Estonia Joins Race to Woo Broadcasters Mulling Brexit Move

(Bloomberg) -- The President of Estonia has a message for international media companies in the U.K. weighing their post-Brexit future: our door is open.

Kersti Kaljulaid is set to visit London this month to encourage the likes of Discovery Communications Inc., Time Warner Inc.’s Turner International and Modern Times Group AB -- who use the U.K. as their European broadcasting hub -- to choose Estonia as their new base.

Estonia joins countries such as Ireland, the Netherlands, Luxembourg and Belgium in vying to lure broadcasters from the U.K., where media companies risk losing the ability to transmit into the EU after Brexit. Akin to global banks, broadcasters use U.K. licenses to access the European Union, an arrangement that British Prime Minister Theresa May has said will end after Brexit.

“There’s a genuinely competitive market emerging in jurisdictions,” said Ed Hall, co-founder of Expert Media Partners, a consultancy that has advised Estonia and other governments and regulators on broadcasting post-Brexit. “It’s clear that when the President wants to talk to broadcasters, it’s being taken very seriously.”

The Estonian president will be joined by Culture Minister Indrek Saar at the half-day event near London’s City Hall, where items on the agenda include how to retain access to the European Single Market and the ease of the Estonian regulatory system, according to an invitation seen by Bloomberg. A spokesman for the Estonian government confirmed the meeting.

Broadcasters in the U.K. are hoping that May will secure an agreement with the EU for a stand-still transitional period that would maintain the status quo when Britain leaves the bloc in March 2019, to give them time to sort out decisions on relocation.

At stake for the U.K. is about 1 billion pounds ($1.39 billion) of annual investment on content, production facilities, wage costs and technology, according to research by media analysis firm Oliver & Ohlbaum Associates commissioned by the Commercial Broadcasters Association.

While May is also seeking a long-term trade deal that would include keeping the existing open broadcasting relationship, the U.K.’s problem is that the industry is one of the least liberalized sectors. Most countries limit what can be beamed in from overseas on cultural grounds and the EU generally excludes the sector from free-trade agreements.

About 1,200 channels are licensed in the U.K., more than anywhere else in Europe, and about 40 percent of those transmit into the EU, according to the European Audiovisual Observatory.

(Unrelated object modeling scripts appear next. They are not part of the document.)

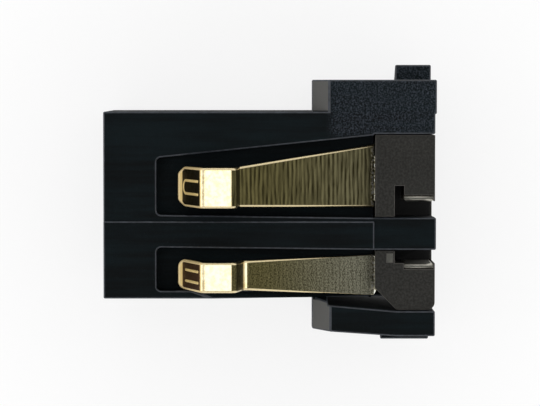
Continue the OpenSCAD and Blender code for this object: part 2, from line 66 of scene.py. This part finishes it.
MM = 0.001
MOULD_EDGE = 0.03 * MM                  # radius that the mould leaves on the housing's edges
EDGE_ANGLE = np.radians(25)             # an edge that turns by more than this is rounded
FLAT_ANGLE = np.radians(0.3)            # triangles that turn by less are one flat face
SAME_POINT = 0.0001 * MM                # points closer than this are one
HOUSING_BLACK = (0.0014, 0.0038, 0.0048)
HOUSING_SPECKLE = (0.050, 0.060, 0.076)
HOUSING_EDGE_HIGHLIGHT = (0.045, 0.052, 0.064)
FOOT_PAINTED_LIGHT = (0.108, 0.107, 0.102)       # painted light on the slanted fronts that face the board side
ROOF_PAINTED_LIGHT = (0.050, 0.052, 0.054)       # dimmer painted light on the slanted fronts that face the roof side
MOUTH_GREY = (0.036, 0.035, 0.033)
SPARK_PIT = 0.035 * MM                  # size of the pits that the sparks leave
SPARK_DEPTH = 0.007 * MM
ROUGH_SIDE = (-1.52 * MM, -1.32 * MM)   # the rough patch reaches from the lug to here along X ...
ROUGH_FRONT = (1.10 * MM, 1.35 * MM)    # ... and begins here along Y
BLOCK_SIDE = (1.90 * MM, 1.93 * MM)     # beyond this distance from the middle are lug and arm
BORE_AXIS = (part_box("centre_pin")[0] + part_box("centre_pin")[1]) / 2     # the pin stands on it
FRONT_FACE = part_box("housing")[0].y
MOUTH_DEPTH = (FRONT_FACE + 0.18 * MM, FRONT_FACE + 0.20 * MM)
MOUTH_RADIUS = (1.257 * MM, 1.269 * MM)


class Value:
    """A shader socket as a number: arithmetic on it adds Math nodes to its material."""

    def __init__(self, finish, socket):
        self.finish, self.socket = finish, socket

    def math(self, operation, *inputs):
        return self.finish.node("ShaderNodeMath", {"operation": operation}, dict(enumerate(inputs)))

    def __add__(self, other):
        return self.math("ADD", self, other)

    def __sub__(self, other):
        return self.math("SUBTRACT", self, other)

    def __rsub__(self, other):
        return self.math("SUBTRACT", other, self)

    def __mul__(self, other):
        return self.math("MULTIPLY", self, other)

    def __abs__(self):
        return self.math("ABSOLUTE", self)

    __radd__, __rmul__ = __add__, __mul__

    def ramp(self, start, end):
        """0 below start, 1 above end, and a smooth step between them."""
        return self.finish.node("ShaderNodeMapRange", {"interpolation_type": "SMOOTHSTEP"},
                                {"Value": self, "From Min": start, "From Max": end})


class Finish:
    """A material whose constants sit on its shader and whose pattern is built with node()."""

    MIX_MASK, MIX_LOW, MIX_HIGH, MIX_RESULT = 0, 6, 7, 2    # the Mix node's sockets for colours

    def __init__(self, name, **constants):
        self.material = bpy.data.materials.new(name)
        self.material.use_nodes = True
        self.tree = self.material.node_tree
        self.shader = self.tree.nodes["Principled BSDF"]
        for socket, value in constants.items():
            self.shader.inputs[socket.replace("_", " ")].default_value = value

    def node(self, kind, settings=None, inputs=None, output=0):
        """Adds a node: its settings first, then a value or a link for each socket in inputs."""
        made = self.tree.nodes.new(kind)
        for key, value in (settings or {}).items():
            setattr(made, key, value)
        for key, value in (inputs or {}).items():
            self.put(made.inputs[key], value)
        return Value(self, made.outputs[output])

    def put(self, socket, value):
        if isinstance(value, Value):
            self.tree.links.new(value.socket, socket)
        else:
            socket.default_value = value

    def place(self, stretch=(1, 1, 1)):
        """Object coordinates, stretched along each axis."""
        point = self.node("ShaderNodeTexCoord", output="Object")
        return self.node("ShaderNodeMapping", None, {"Vector": point, "Scale": stretch})

    def axis(self, name):
        point = self.node("ShaderNodeTexCoord", output="Object")
        return self.node("ShaderNodeSeparateXYZ", None, {0: point}, name)

    def facing(self, name):
        """How far the surface faces along an axis of the object, from -1 to 1."""
        normal = self.node("ShaderNodeTexCoord", output="Normal")
        return self.node("ShaderNodeSeparateXYZ", None, {0: normal}, name)

    def bore_radius(self):
        """Distance from the bore's axis."""
        x, z = self.axis("X") - BORE_AXIS.x, self.axis("Z") - BORE_AXIS.z
        return self.node("ShaderNodeMath", {"operation": "SQRT"}, {0: x * x + z * z})

    def grain(self, size, detail=3.0, stretch=(1, 1, 1)):
        """Noise between 0 and 1 whose features are about size metres across."""
        return self.node("ShaderNodeTexNoise", None,
                         {"Vector": self.place(stretch), "Scale": 1 / size, "Detail": detail})

    def blend(self, mask, low, high):
        """The colour low where mask is 0 and high where it is 1."""
        return self.node("ShaderNodeMix", {"data_type": "RGBA"},
                         {self.MIX_MASK: mask, self.MIX_LOW: colour(low),
                          self.MIX_HIGH: colour(high)}, self.MIX_RESULT)

    def wear(self, **patterns):
        """Links the patterns to the shader's own sockets."""
        for socket, value in patterns.items():
            self.put(self.shader.inputs[socket.replace("_", " ")], value)

    def relief(self, height, depth):
        """A surface that rises by depth metres where height goes from 0 to 1."""
        bump = self.node("ShaderNodeBump", None,
                         {"Height": height, "Distance": depth, "Strength": 1.0})
        self.wear(Normal=bump)


def colour(value):
    return value if isinstance(value, Value) else (*value, 1.0)


def shade(rgb, factor):
    """The colour rgb, each part of it times factor."""
    return tuple(factor * part for part in rgb)


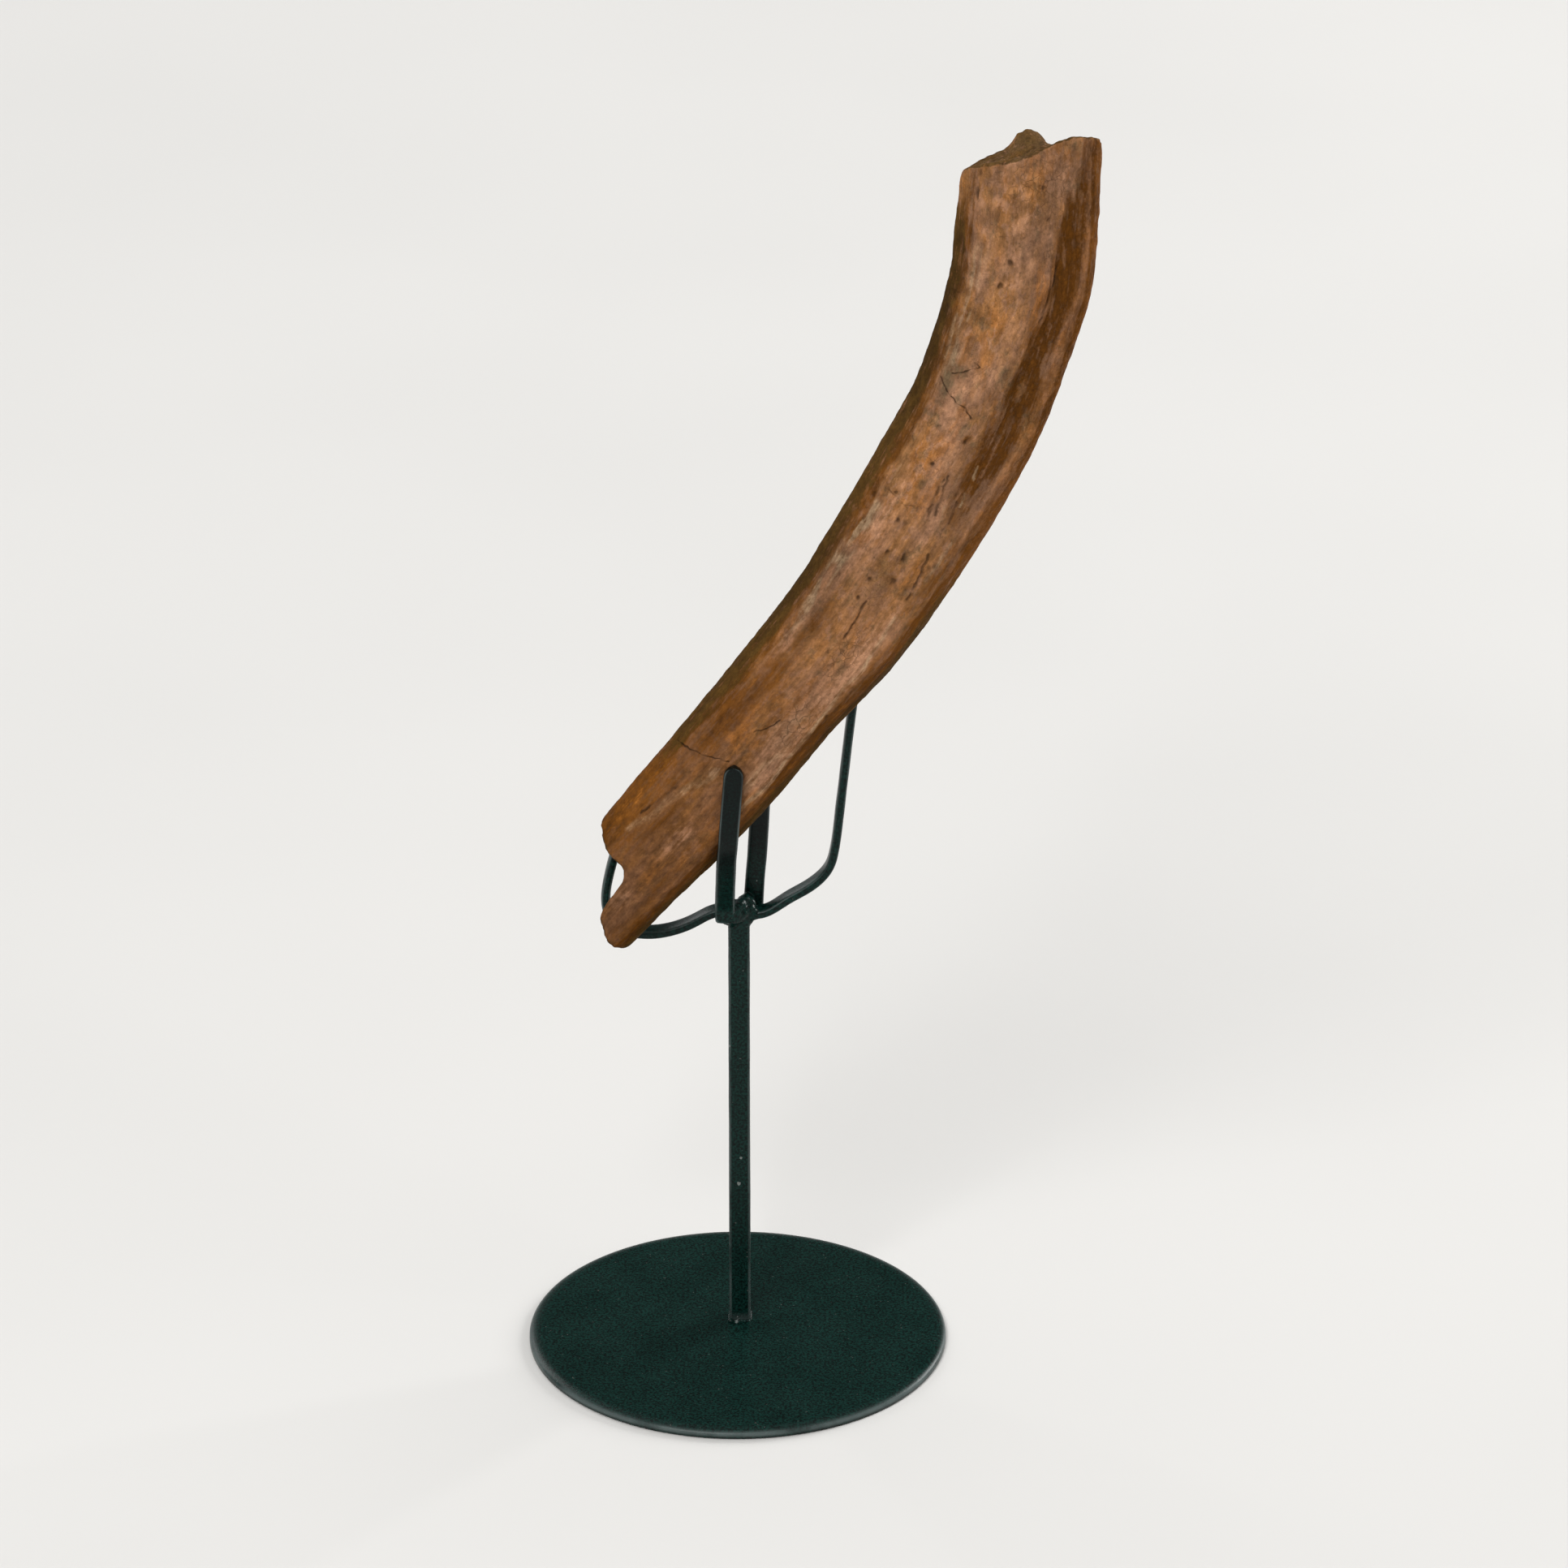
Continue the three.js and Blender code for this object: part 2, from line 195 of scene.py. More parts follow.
# The channel beside the right edge of the upper half, as (along, across, half width).
GROOVE = [
    (127.0, 6.6, 1.4),
    (137.0, 7.0, 2.8),
    (148.0, 7.3, 3.6),
    (160.0, 7.6, 3.8),
    (171.0, 8.2, 3.6),
    (185.0, 8.9, 3.4),
    (197.0, 9.9, 3.2),
    (218.0, 11.8, 2.6),
    (236.0, 12.8, 1.8),
]

# How wide the turned-down edges are, as (along, width) on the left and on the right.
LEFT_EDGE = [(0.0, 2.4), (60.0, 2.9), (110.0, 3.4), (140.0, 4.1), (200.0, 4.4), (237.0, 3.2)]
RIGHT_EDGE = [(0.0, 3.2), (30.0, 3.8), (90.0, 4.1), (118.0, 3.6), (140.0, 2.2), (237.0, 1.3)]

# How far the front face is turned down at each edge, as (along, drop).
LEFT_DROP = [(0.0, 0.9), (60.0, 1.2), (120.0, 1.6), (208.0, 1.6), (226.0, 0.5), (237.0, 0.5)]
RIGHT_DROP = [(10.0, 1.2), (40.0, 2.2), (105.0, 2.2), (135.0, 0.5), (237.0, 0.5)]

# Where along the shaft the worn rim of the upper break and the worn lip of the channel begin.
TOP_RIM_FROM = 219.0
WORN_LIP_FROM = 138.0

# How much further out the bone's right side, left side and top are brought after the smoothing.
RIGHT_SPREAD = 0.5 * MM
LEFT_SPREAD = 0.25 * MM
TOP_SPREAD = 0.6 * MM

# The colour at the bottom of cracks and pits.
HOLLOW_DARK = (0.02, 0.012, 0.006, 1.0)

# Where the stand's paint is chipped, and a painted glint at the post's foot, as (x, y, z, radius).
CHIPS_AND_GLINT = [
    (0.9, 3.0, 47.6, 0.42),
    (0.3, 3.0, 40.6, 0.5),
    (-2.0, 3.1, 78.0, 0.35),
    # A painted glint on the weld at the post's foot, drawn like a chip.
    (-0.2, 2.4, 3.2, 0.75),
    (20.4, 5.6, 121.0, 0.4),
    (5.0, 8.0, 119.5, 0.45),
]

# Where weld metal was laid at the top of the post, as (x, y, z, radius).
WELD_BEADS = [
    (-0.2, 2.3, 112.2, 1.0),
    (-0.1, 2.3, 113.4, 1.1),
    (-0.1, 2.4, 114.6, 1.2),
    (-1.5, 2.6, 111.7, 1.2),
    (-2.8, 2.8, 111.7, 1.1),
    (0.7, 2.8, 112.5, 1.0),
    (1.9, 3.1, 113.8, 1.0),
    (-2.7, 3.4, 114.0, 1.3),
    (-3.2, 3.3, 112.6, 1.3),
    (-2.3, 4.4, 115.0, 1.1),
    (-2.4, 6.6, 114.8, 1.1),
    (-2.3, 5.0, 110.7, 0.8),
    (-2.3, 7.0, 110.9, 0.8),
    (-1.9, 3.0, 110.9, 0.6),
    (3.4, 4.2, 114.2, 1.0),
    (3.4, 5.6, 115.1, 1.1),
    (3.4, 7.0, 114.8, 1.1),
    (3.3, 4.0, 112.6, 0.9),
    (3.3, 4.4, 111.0, 0.7),
    (3.3, 6.6, 110.9, 0.8),
    (1.5, 8.5, 114.4, 1.1),
    (3.0, 8.5, 114.9, 1.2),
    (1.5, 8.5, 112.6, 1.0),
    (2.4, 8.5, 111.2, 0.9),
    (0.7, 4.1, 115.2, 1.5),
    (1.7, 5.8, 115.3, 1.6),
    (0.1, 3.2, 115.5, 1.1),
    (-1.0, 4.6, 115.2, 1.3),
    (2.4, 7.3, 115.7, 1.2),
    (0.9, 2.9, 116.0, 0.8),
    (0.9, 2.8, 113.0, 0.8),
]

# The straps' and the post's ends that run together in the weld, as (node, place of the cut, direction
# cut away).
WELDED_ENDS = [
    ("post", (0.0, 0.0, 107.0), (0.0, 0.0, -1.0)),
    ("prong_front", (0.0, 0.0, 119.5), (0.0, 0.0, 1.0)),
    ("prong_back", (0.0, 0.0, 119.5), (0.0, 0.0, 1.0)),
    ("prong_left", (-9.5, 0.0, 0.0), (-1.0, 0.0, 0.0)),
    ("prong_right", (11.0, 0.0, 0.0), (1.0, 0.0, 0.0)),
]
WELD_MIDDLE = (0.6, 5.0, 113.4)

# The height from which painted shade darkens a strap's paint nearly to black, how far up that takes, how
# dark it gets, and the colour of that painted shade.
SHADED_FROM = {"strap_front": 124.0, "strap_back": 122.0}
SHADE_REACH = 14.0
DEEPEST_SHADE = 0.75
PAINTED_SHADE_COLOUR = (0.0012, 0.0016, 0.0017, 1.0)
PAINT_DUST = (0.13, 0.13, 0.12, 1.0)

# The soft lights round the object, as (name, place, size in metres), and the point they are turned to.
LIGHTS = [
    ("key", (-1.09, -2.55, 2.83), 1.8),
    ("fill", (3.86, -2.1, 2.08), 2.7),
    ("rim", (2.96, 2.1, 1.48), 1.8),
    ("back", (-2.74, 3.3, 2.38), 2.4),
]
LIGHTS_AIM = (0.02, 0.0, 0.16)
CEILING_SOFTNESS = math.radians(75)
FLOOR_DROP = 0.05 * MM


# ---- Settings ---------------------------------------------------------------------------------------


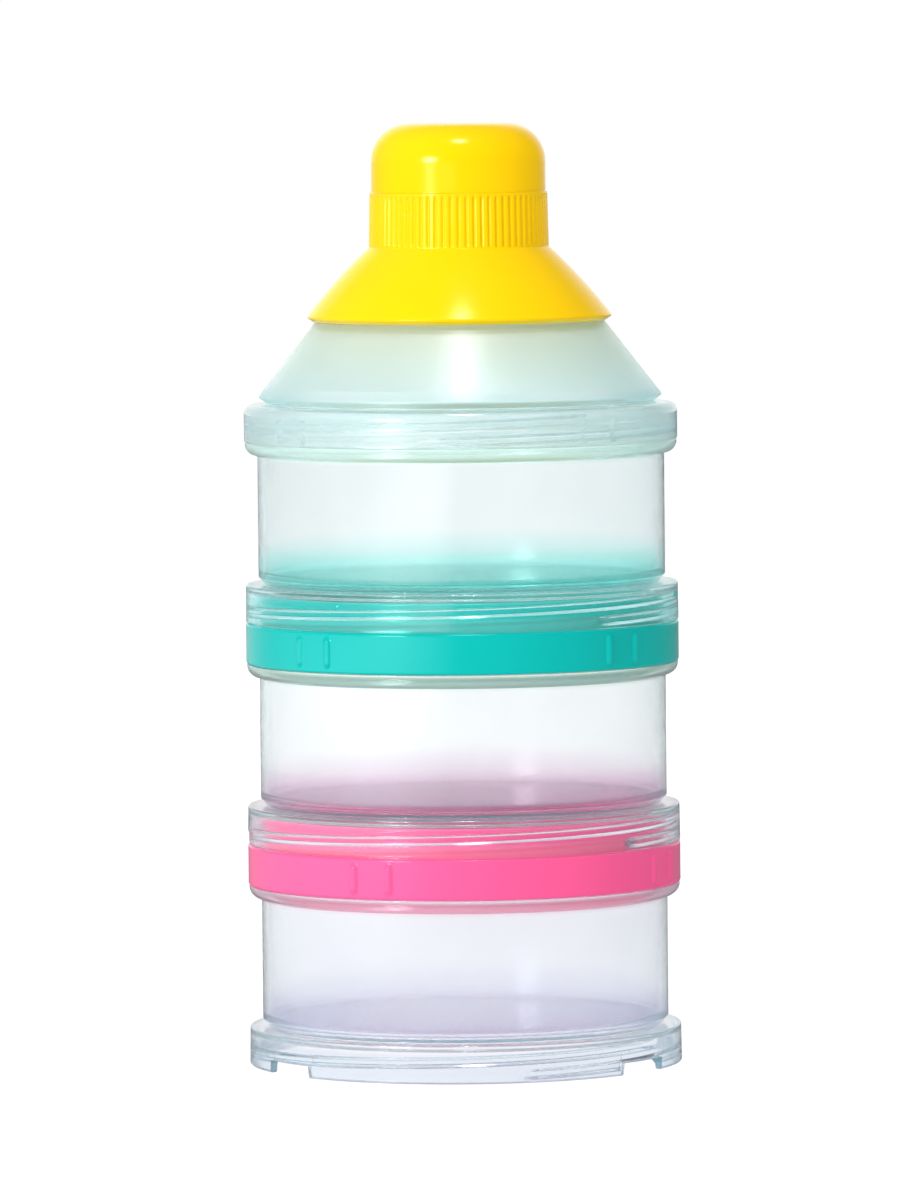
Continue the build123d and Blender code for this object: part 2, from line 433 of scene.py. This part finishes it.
def clear_plastic(name, light, dark, gloss, frost, density, tints, hazes, frosts=()):
    """Clear polypropylene: haze, uneven gloss, slightly frosted level faces, and tints by height
    that carry painted coloured light from the parts next to it as well as the plastic's own tone.
    """
    made, nodes, links = material(name)
    shader = nodes["Principled BSDF"]
    patches = uneven(nodes, links, noise(nodes, links, CLEAR_PATCHES))
    plain = mixed(nodes, links, patches, light, dark)
    # Painted light: the tints by height multiply the base colour.
    tinted_with_painted_light = mixed(nodes, links, 1.0, plain, by_height(nodes, links, tints), "MULTIPLY")
    links.new(tinted_with_painted_light, shader.inputs["Base Color"])
    rough = uneven(nodes, links, noise(nodes, links, CLEAR_GLOSS), *gloss)
    rough = computed(nodes, links, "MULTIPLY_ADD", level_faces(nodes, links), frost, rough)
    if frosts:
        rough = computed(nodes, links, "ADD", grey_by_height(nodes, links, frosts), rough)
    links.new(rough, shader.inputs["Roughness"])
    waves = noise(nodes, links, CLEAR_WAVES, FLOW_DETAIL)
    links.new(bump(nodes, links, waves, WAVE_STRENGTH, WAVE_DISTANCE), shader.inputs["Normal"])
    shader.inputs["IOR"].default_value = POLYPROPYLENE_IOR
    clarity = grey_by_height(nodes, links, [(height, 1 - haze) for height, haze in hazes])
    links.new(clarity, shader.inputs["Transmission Weight"])
    depth = nodes.new("ShaderNodeVolumeAbsorption")
    depth.inputs["Color"].default_value = (*DEPTH_COLOUR, 1)
    depth.inputs["Density"].default_value = density
    links.new(depth.outputs["Volume"], nodes["Material Output"].inputs["Volume"])
    through_lamps(nodes, links, shader.outputs["BSDF"])
    return made


def coloured_plastic(name, light, dark, gloss, sheen):
    """Opaque glossy polypropylene: flow shading, fine mould texture and uneven gloss."""
    made, nodes, links = material(name)
    shader = nodes["Principled BSDF"]
    flow = uneven(nodes, links, noise(nodes, links, OPAQUE_FLOW, FLOW_DETAIL))
    links.new(mixed(nodes, links, flow, light, dark), shader.inputs["Base Color"])
    rough = uneven(nodes, links, noise(nodes, links, OPAQUE_GLOSS), *gloss)
    links.new(rough, shader.inputs["Roughness"])
    grain = noise(nodes, links, OPAQUE_GRAIN, GRAIN_DETAIL)
    links.new(bump(nodes, links, grain, GRAIN_STRENGTH, GRAIN_DISTANCE), shader.inputs["Normal"])
    shader.inputs["Specular Tint"].default_value = (*sheen, 1)
    return made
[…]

Conversely, only a handful of channels are targeted at the U.K. from the EU.

Ireland’s broadcasting authority and inward investment lobby group also met with media companies in London this week, explaining their regulatory approach and how to apply for broadcast licenses.

In a major Brexit speech last week, May said that the U.K.’s broadcasting relationship with the EU would have to change after Brexit and that current arrangements could not continue.

“The relevant directive will not apply to the U.K. as we leave the EU,” May said. “We should explore creative options with an open mind, including mutual recognition which would allow for continued transfrontier broadcasting.”

--With assistance from Aaron Eglitis

To contact the reporter on this story: Joe Mayes in London at jmayes9@bloomberg.net.

To contact the editors responsible for this story: Rebecca Penty at rpenty@bloomberg.net, Emma Ross-Thomas

©2018 Bloomberg L.P.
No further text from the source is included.